Si vous êtes en position de dirigeant et que vous pouvez statuer sur la mise en place du télétravail parmi vos équipes, prenez le temps de comprendre pourquoi les gens souhaitent y passer. Quel sera leur nouvel équilibre et sera t’il sain pour eux ? Prenez du recul aussi sur vos propres arguments. Sont ils basés sur des faits, ou simplement résultant de vos craintes ?
Je crois profondément que pour avoir une équipe efficace sur le long terme, il faut que les individus qui la compose soient le plus heureux possible.
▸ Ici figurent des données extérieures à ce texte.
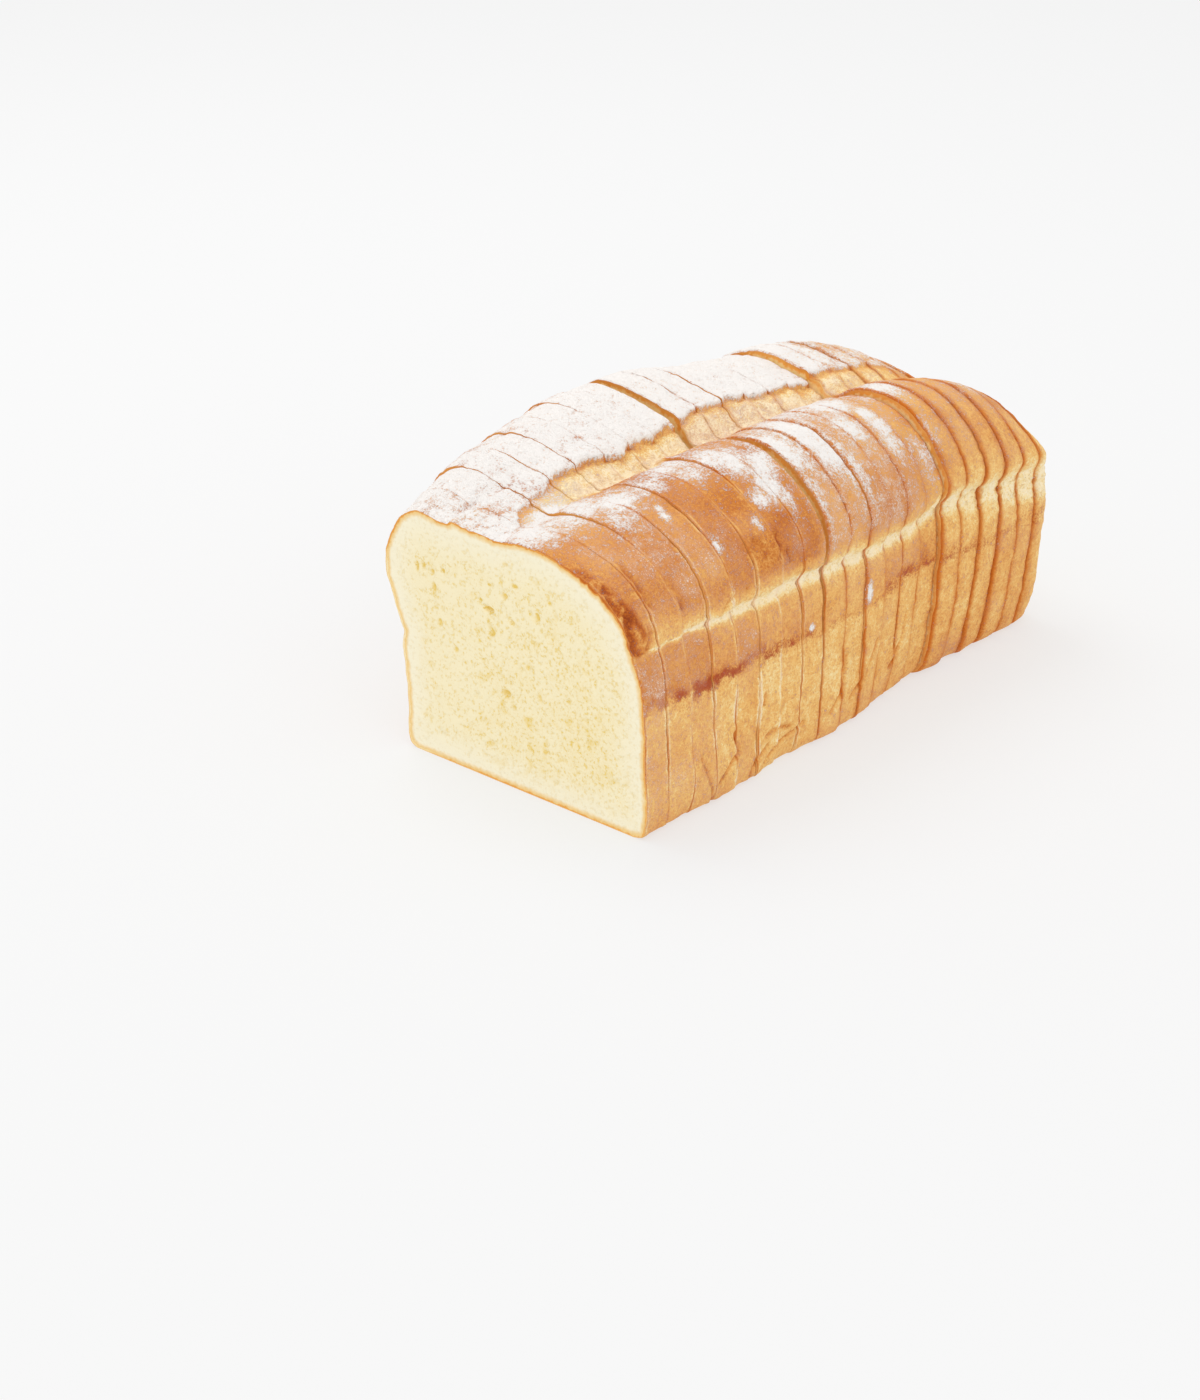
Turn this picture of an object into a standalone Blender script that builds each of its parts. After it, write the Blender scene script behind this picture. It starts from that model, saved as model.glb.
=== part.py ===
"""A sliced tin loaf whose twenty slices still stand together, cut face at the front.

Metres, +Z up. The loaf lies along Y: its cut end faces -Y and its baked heel is at +Y.
It is shaped in one piece, sliced across, and each slice is then set where it came to rest.
The origin is at the middle of the base.
"""

import math

import bmesh
import bpy
from mathutils import Vector

MM = 0.001

# Driving dimensions, in millimetres.
SLICES = 20
PITCH = 11.8  # one slice and its saw cut
SAW_CUT = 0.35
HEEL = 16.5
LENGTH = (SLICES - 1) * PITCH + HEEL
HALF_WIDTH = 55.0
SEAM_HEIGHT = 66.0
DOME_HEIGHT = 111.0
TIN_CORNER = 13.0  # radius, seen from above, of the corners at the heel
DOME_CORNER = 25.0  # the same from DOME_CORNER_FROM upwards, where the dome closes in more
DOME_CORNER_FROM = 90.0
TIN_FOOT = 7.0  # radius of the heel's lower edge
BEND_CUTS = (45.0, 66.0, 84.0)  # heights where a slice's cut faces may bend

# The dome sinks towards the heel from DOME_FALLS_FROM, along a superellipse, and draws in.
DOME_FALLS_FROM = 150.0
DOME_OVERREACH = 3.0
DOME_POWER, DOME_FLATNESS = 2.5, 0.6
DOME_DRAW_IN = 14.0

# How smooth the outline is, and how fast each side of the dome gains height behind the cut end.
SPLINE_STEPS = 2
LEFT_HASTE, RIGHT_HASTE = 2.1, 1.6
HEEL_SECTIONS = (0.75, 0.5, 0.3, 0.14, 0.04, 0.0)  # shares of the heel left behind each section

# Half-outlines of three cross-sections, from the right edge of the base, over the top, to its left
# edge, as (x, z). The points keep the same meaning in each: base, tin wall, seam, right lobe,
# the slash with its torn strip, left lobe, its overhang, tin line, tin wall, base.
CUT_END = (
    (50.0, 0.0), (53.6, 0.8), (55.0, 4.0), (55.6, 22.0), (55.4, 42.0), (53.4, 57.0),
    (50.6, 64.5), (49.6, 68.5), (46.0, 74.0), (38.0, 81.5), (27.0, 87.0), (15.0, 90.0),
    (4.0, 90.0), (-3.0, 89.0), (-8.0, 88.8), (-18.0, 90.0), (-29.5, 90.8), (-33.0, 88.4),
    (-41.0, 90.6), (-50.0, 88.0), (-57.0, 80.5), (-61.0, 70.0), (-61.0, 62.5), (-59.0, 59.5),
    (-56.5, 51.0), (-52.3, 43.0), (-53.8, 39.0), (-52.4, 24.0), (-52.0, 4.0), (-51.2, 0.8),
    (-48.0, 0.0),
)
MIDDLE = (
    (49.0, 0.0), (52.8, 0.8), (54.2, 4.0), (55.4, 22.0), (55.6, 42.0), (55.2, 58.0),
    (53.6, 66.0), (55.4, 71.0), (55.6, 79.0), (50.5, 88.5), (41.0, 97.0), (28.0, 104.0),
    (14.0, 104.8), (3.5, 101.0), (-3.0, 96.0), (-8.0, 99.2), (-12.5, 104.0), (-22.0, 107.8),
    (-34.0, 110.4), (-46.0, 111.4), (-56.5, 108.2), (-64.5, 97.5), (-66.0, 81.0), (-62.5, 64.0),
    (-58.0, 52.0), (-53.0, 43.0), (-54.4, 39.0), (-53.0, 24.0), (-52.4, 4.0), (-51.2, 0.8),
    (-47.0, 0.0),
)
REAR = (
    (41.5, 0.0), (46.0, 1.0), (48.2, 5.0), (51.4, 22.0), (52.8, 42.0), (52.6, 58.0),
    (51.2, 66.0), (53.0, 71.0), (53.0, 77.0), (48.2, 87.0), (39.0, 96.5), (27.0, 103.0),
    (13.5, 103.4), (5.0, 101.0), (-0.5, 97.2), (-5.5, 100.0), (-11.0, 103.0), (-19.0, 105.4),
    (-30.0, 107.6), (-41.0, 107.0), (-53.0, 101.8), (-61.0, 92.0), (-63.0, 78.0), (-60.0, 62.0),
    (-55.6, 51.0), (-51.5, 43.0), (-52.6, 39.0), (-51.2, 24.0), (-48.6, 5.0), (-46.6, 1.0),
    (-41.0, 0.0),
)
FULL_WIDTH_FROM, FULL_WIDTH_TO, REAR_FROM = 94.0, 112.0, 166.0
STATIONS = (
    (0.0, CUT_END), (FULL_WIDTH_FROM, MIDDLE), (FULL_WIDTH_TO, MIDDLE), (REAR_FROM, REAR),
    (LENGTH, REAR),
)

# How each slice came to rest: the gap before it at the base, how far that gap opens at the top,
# its slide along X, and how far its top has slumped.
SET_OUT = (
    (0.0, -2.4, 0.0, 0.0), (0.0, 0.1, 0.5, 0.4), (0.0, 0.1, -0.3, 0.0), (0.0, 0.1, 0.4, 0.3),
    (0.0, 0.1, 0.2, 0.0), (0.1, 0.1, 0.6, 0.3), (0.0, 0.1, -0.2, 0.0), (0.0, 0.1, 0.2, 0.4),
    (0.5, 4.4, 0.2, 0.0), (0.1, 0.9, -0.4, 0.4), (0.1, 0.2, 0.3, 0.0), (0.0, 0.3, -0.8, 0.5),
    (0.8, 0.3, -1.2, 1.2), (0.1, 0.2, -2.0, 2.8), (0.3, 0.4, 0.4, 0.0), (0.2, 0.3, -0.4, 0.0),
    (0.3, 0.5, 0.2, 0.0), (0.3, 0.6, 0.5, 0.0), (0.3, 0.6, 0.0, 0.0), (0.3, 0.5, 0.2, 0.0),
)

CRUST_COLOUR = (0.56, 0.27, 0.09, 1.0)
CRUMB_COLOUR = (0.88, 0.79, 0.52, 1.0)
CRUST_SLOT, CRUMB_SLOT = 0, 1

MERGE_DISTANCE = 1e-7
SHARP_ANGLE = math.radians(40)


def clear_scene():
    for obj in list(bpy.data.objects):
        bpy.data.objects.remove(obj, do_unlink=True)


def bread_material(name, colour, roughness):
    material = bpy.data.materials.new(name)
    material.use_nodes = True
    shader = material.node_tree.nodes["Principled BSDF"]
    shader.inputs["Base Color"].default_value = colour
    shader.inputs["Roughness"].default_value = roughness
    shader.inputs["Metallic"].default_value = 0.0
    return material


def settle(t, haste):
    """Rises fast at first and settles late, as a loaf does away from its end."""
    return 1 - (1 - t) ** haste


def section_points(y):
    """The control points of the cross-section at y. The left lobe rises faster than the right."""
    for (y0, here), (y1, there) in zip(STATIONS, STATIONS[1:]):
        if y <= y1:
            t = (y - y0) / (y1 - y0)
            return [
                Vector(a).lerp(Vector(b), settle(t, LEFT_HASTE if a[0] < 0 else RIGHT_HASTE))
                for a, b in zip(here, there)
            ]
    return [Vector(point) for point in STATIONS[-1][1]]


def smooth_line(points):
    """Catmull-Rom curve through the points, open at the base."""
    line = []
    last = len(points) - 1
    for i in range(last):
        before, a = points[max(i - 1, 0)], points[i]
        b, after = points[i + 1], points[min(i + 2, last)]
        for step in range(SPLINE_STEPS):
            t = step / SPLINE_STEPS
            line.append(
                0.5 * (2 * a + (b - before) * t + (2 * before - 5 * a + 4 * b - after) * t**2
                       + (3 * a - before - 3 * b + after) * t**3)
            )
    line.append(points[last])
    return line


def rounding(depth, radius):
    """Inset of a rounded corner at a depth inside it, where 0 is its far face."""
    reach = 1 - min(max(depth / radius, 0.0), 1.0)
    return radius * (1 - math.sqrt(1 - reach**2))


def corner_radius(z):
    """Radius of the corners at the heel, seen from above, at height z."""
    t = min(max((z - SEAM_HEIGHT) / (DOME_CORNER_FROM - SEAM_HEIGHT), 0.0), 1.0)
    return TIN_CORNER + (DOME_CORNER - TIN_CORNER) * t


def round_heel(point, y):
    """Draws the cross-section in where the tin's end wall and the domed top round off."""
    x, z = point
    to_end = LENGTH - y
    inset = rounding(to_end, corner_radius(z))
    if z > SEAM_HEIGHT:
        fall = max((y - DOME_FALLS_FROM) / (LENGTH + DOME_OVERREACH - DOME_FALLS_FROM), 0.0)
        kept = (1 - fall**DOME_POWER) ** DOME_FLATNESS
        inset += (1 - kept) * DOME_DRAW_IN * (z - SEAM_HEIGHT) / (DOME_HEIGHT - SEAM_HEIGHT)
        z = SEAM_HEIGHT + (z - SEAM_HEIGHT) * kept
    else:
        z = max(z, rounding(to_end, TIN_FOOT) * (1 - z / SEAM_HEIGHT))
    return x * (1 - inset / HALF_WIDTH), max(z, 0.0)


def station_depths():
    """Where the cross-sections stand: one at each saw cut, and more through the heel."""
    depths = [i * PITCH for i in range(SLICES)]
    depths += [LENGTH - HEEL * share for share in HEEL_SECTIONS]
    return depths


def shape_loaf():
    """The whole loaf as one closed body, lofted through its cross-sections."""
    shape = bmesh.new()
    rings = []
    for y in station_depths():
        outline = smooth_line(section_points(y))
        ring = [round_heel(point, y) for point in outline]
        rings.append([shape.verts.new((x * MM, y * MM, z * MM)) for x, z in ring])
    for ring, following in zip(rings, rings[1:]):
        for i in range(len(ring)):
            j = (i + 1) % len(ring)
            shape.faces.new((ring[i], ring[j], following[j], following[i]))
    cut_end = shape.faces.new(list(reversed(rings[0])))
    cut_end.material_index = CRUMB_SLOT
    shape.faces.new(rings[-1])
    bmesh.ops.recalc_face_normals(shape, faces=shape.faces)
    return shape


def bisect(shape, place, normal, clear_outer):
    """Cuts the shape's surface along a plane and returns the new edges."""
    found = bmesh.ops.bisect_plane(
        shape, geom=shape.verts[:] + shape.edges[:] + shape.faces[:], plane_co=place,
        plane_no=normal, clear_outer=clear_outer, dist=MERGE_DISTANCE,
    )
    return [item for item in found["geom_cut"] if isinstance(item, bmesh.types.BMEdge)]


def saw(shape, y, direction):
    """Saws across the loaf at y and keeps what is behind the direction, with a crumb face."""
    edges = bisect(shape, (0, y * MM, 0), (0, direction, 0), True)
    for face in bmesh.ops.holes_fill(shape, edges=edges)["faces"]:
        face.material_index = CRUMB_SLOT


def cut_slice(loaf, number):
    """One slice of the loaf, still where the saw left it."""
    shape = loaf.copy()
    front = number * PITCH
    back = front + PITCH - SAW_CUT
    if number > 0:
        saw(shape, front, -1)
    if number < SLICES - 1:
        saw(shape, back, 1)
    for height in BEND_CUTS:
        bisect(shape, (0, 0, height * MM), (0, 0, 1), False)
    return shape


def set_slice(shape, gap, bend, slide, slump):
    """Moves the slice back by its gaps, leans its top back, slides it and lets it slump."""
    for vert in shape.verts:
        height = vert.co.z / (DOME_HEIGHT * MM)
        vert.co.x += slide * MM
        vert.co.y += (gap + bend * height**2) * MM
        vert.co.z -= slump * MM * height


def slice_object(name, shape, materials):
    """A new object holding the shape, in the order of slots that CRUST_SLOT and CRUMB_SLOT give."""
    mesh = bpy.data.meshes.new(name)
    shape.to_mesh(mesh)
    shape.free()
    mesh.shade_smooth()
    mesh.set_sharp_from_angle(angle=SHARP_ANGLE)
    for material in materials:
        mesh.materials.append(material)
    return bpy.data.objects.new(name, mesh)


def build():
    clear_scene()
    collection = bpy.data.collections.new("tin_loaf")
    bpy.context.scene.collection.children.link(collection)
    materials = (
        bread_material("crust", CRUST_COLOUR, 0.75),
        bread_material("crumb", CRUMB_COLOUR, 0.95),
    )
    loaf = shape_loaf()
    gap = bend = 0.0
    slices = []
    for number, (more_gap, more_bend, slide, slump) in enumerate(SET_OUT):
        gap += more_gap
        bend += more_bend
        shape = cut_slice(loaf, number)
        set_slice(shape, gap, bend, slide, slump)
        name = "heel" if number == SLICES - 1 else f"slice_{number + 1:02d}"
        obj = slice_object(name, shape, materials)
        collection.objects.link(obj)
        slices.append(obj)
    loaf.free()
    centre_on_origin(slices, collection)


def centre_on_origin(slices, collection):
    """Parents the slices to one empty and moves it so that the origin is under the middle."""
    corners = [vert.co for obj in slices for vert in obj.data.vertices]
    middle = [(min(c[i] for c in corners) + max(c[i] for c in corners)) / 2 for i in range(2)]
    stand = bpy.data.objects.new("stand", None)
    stand.location = (-middle[0], -middle[1], 0)
    collection.objects.link(stand)
    for obj in slices:
        obj.parent = stand


build()
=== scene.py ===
"""The looks of a sliced tin loaf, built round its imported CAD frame.

Each CAD slice is replaced by a finely meshed one: a crust band with its seam, tears, wrinkles and
flour, between two cut faces of open crumb. The heel's far end is crust all over.

Measures of the loaf are in millimetres in loaf space: x to the right of the middle of the base,
y back from the cut face, z up. Meshes and everything in the scene are in metres.
"""

import math

import bmesh
import bpy
import numpy as np
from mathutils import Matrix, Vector
from mathutils.bvhtree import BVHTree


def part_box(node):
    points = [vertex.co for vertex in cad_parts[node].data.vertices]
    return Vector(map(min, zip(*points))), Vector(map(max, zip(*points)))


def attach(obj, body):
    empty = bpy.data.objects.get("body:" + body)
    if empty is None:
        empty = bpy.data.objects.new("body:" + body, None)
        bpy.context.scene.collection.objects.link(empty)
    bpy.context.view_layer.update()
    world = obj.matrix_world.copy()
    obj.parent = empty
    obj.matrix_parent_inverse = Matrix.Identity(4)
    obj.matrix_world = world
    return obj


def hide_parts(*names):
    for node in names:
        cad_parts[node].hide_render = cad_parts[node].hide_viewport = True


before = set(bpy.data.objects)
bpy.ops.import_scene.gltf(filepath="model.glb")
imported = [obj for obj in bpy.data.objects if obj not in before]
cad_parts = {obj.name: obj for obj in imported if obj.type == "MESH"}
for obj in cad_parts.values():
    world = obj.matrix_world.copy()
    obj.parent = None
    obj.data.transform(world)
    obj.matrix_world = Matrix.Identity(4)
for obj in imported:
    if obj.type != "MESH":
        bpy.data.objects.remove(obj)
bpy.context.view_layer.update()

MM = 0.001
SLICES = sorted(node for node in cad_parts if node.startswith("slice_"))
FIRST = SLICES[0]
HEEL = "heel"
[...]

Mais le bonheur ne se décrète pas et ce n’est pas un baby foot qui suffit à l’amener.
Chacun, nous avons des équilibres de vie différents. Par nos expériences, nos personnalités, nous n’avons pas les mêmes besoins. Ils peuvent même évoluer par le temps. Nous avons la chance, par le travail à la maison, de permettre à certains de trouver de nouveaux équilibres. C’est bien, et vive le remote ! Mais n’oublions pas que notre propre équilibre n’est pas forcément celui des autres.
Alors, un modèle unique de travail, très homogène (tous au bureau, voir tous en remote) n’est pas sain. La plus grande partie de votre équipe s’y retrouvera bien entendu. Mais pas toute l’ensemble. Et ceux qui ne seront pas à l’aise pourront avoir des comportement, des humeurs, ou une motivation plus faible qui impactera les autres.
C’est pour cette raison qu’il me semble que le monde va changer. Les modes de travail vont devenir hybride. On ne va pas passer de tout le monde au bureau sur un openspace à tout le monde en remote. Mais le plus efficace serait de mixer plusieurs manières de travailler, en fonction des individus.
Tout changement vient avec ses peurs. Et c’est pour cela que nous devons avoir des débats argumentés, factuels, mais surtout avec beaucoup d’empathie pour comprendre le positionnement de chacun.